Explain the ways in which the hydrostatic force is approximated against one side of the plate by a Riemann sum, also express the force and evaluate it.

Short answer

The integral for the hydrostatic force is \({\rm{ }}\int_0^5 2 5{y^2}dy\){and is evaluated\(1041\frac{1}{3}{\rm{lb}}{\rm{. }}\)

Step-by-step solution

Formula of pressure and force.

The pressure on the object placed in a medium of density\(\rho \)at a depth \(x\)is obtained as\(\rho x\), that is\(P = \rho x\).

The force exerted by the medium on the object is obtained as\(F = PA\)where \(A\)is the area of the object on which the pressure is exerted.

Use the formula of pressure and force for calculation.

It is given that the vertical triangular plate has a height of \(5m\) and the base of\(4m\).

The whole plate is under the water.

Assume the horizontal axis at the tip of the plate.

Let the vertical axis passes through the middle of the plate.

Consider the \({\rm{ith}}\) strip of width \(\Delta y\) be at the distance \(y_i^*\) below the horizontal axis such that the area is \(2 \times \frac{1}{2} \times \left( {\frac{2}{5}y} \right) \times \Delta y = \frac{2}{5}y\Delta y\).

The pressure of the \(ith\) strip is\(2 \times \frac{1}{2} \times \left( {\frac{2}{5}y} \right) \times \Delta y = \frac{2}{5}y\Delta y\).

The force is computed as

\({F_i} = {P_i}{A_i}\)

\( = \rho {d_i}{A_i}\)

\( = 62.5y_i^*\left( {\frac{2}{5}y_i^*\Delta y} \right)\)

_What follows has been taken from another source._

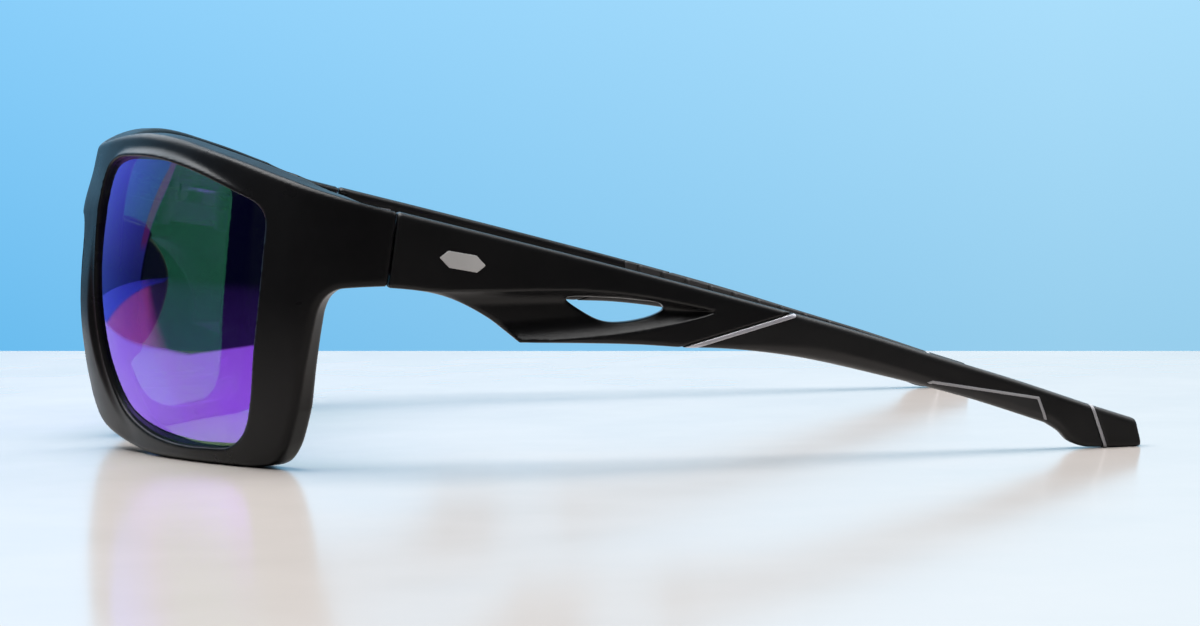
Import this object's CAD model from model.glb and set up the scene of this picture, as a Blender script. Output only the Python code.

\( = 25{\left( {y_i^*} \right)^2}\Delta y\)

If there are \(n\) strips the sum of forces becomes\(\sum\limits_{i = 1}^n {{F_i}} = \sum\limits_{i = 1}^n 2 5{\left( {y_i^*} \right)^2}\Delta y\).

Apply limit\(n\) tends to\(\infty \)in order to obtain the integral as follows.

\(\mathop {\lim }\limits_{n \to \infty } \sum\limits_{i = 1}^n {{F_i}} = \mathop {\lim }\limits_{n \to \infty } \sum\limits_{i = 1}^n 2 5{\left( {y_i^*} \right)^2}\Delta y = \int_0^5 2 5{y^2}dy\)

Compute the integral:

\(\int_0^5 2 5{y^2}dy = 25\left[ {\frac{{{y^3}}}{3}} \right]_0^5\)

\( = 25\left[ {\frac{{{{(5)}^3}}}{3} - 0} \right]\)

\( = \frac{{3125}}{3}\)

\( = 1041\frac{1}{3}{\rm{lb}}\)

Therefore, the integral for the hydrostatic force is \({\rm{ }}\int_0^5 2 5{y^2}dy\){and is evaluated\(1041\frac{1}{3}{\rm{lb}}{\rm{. }}\)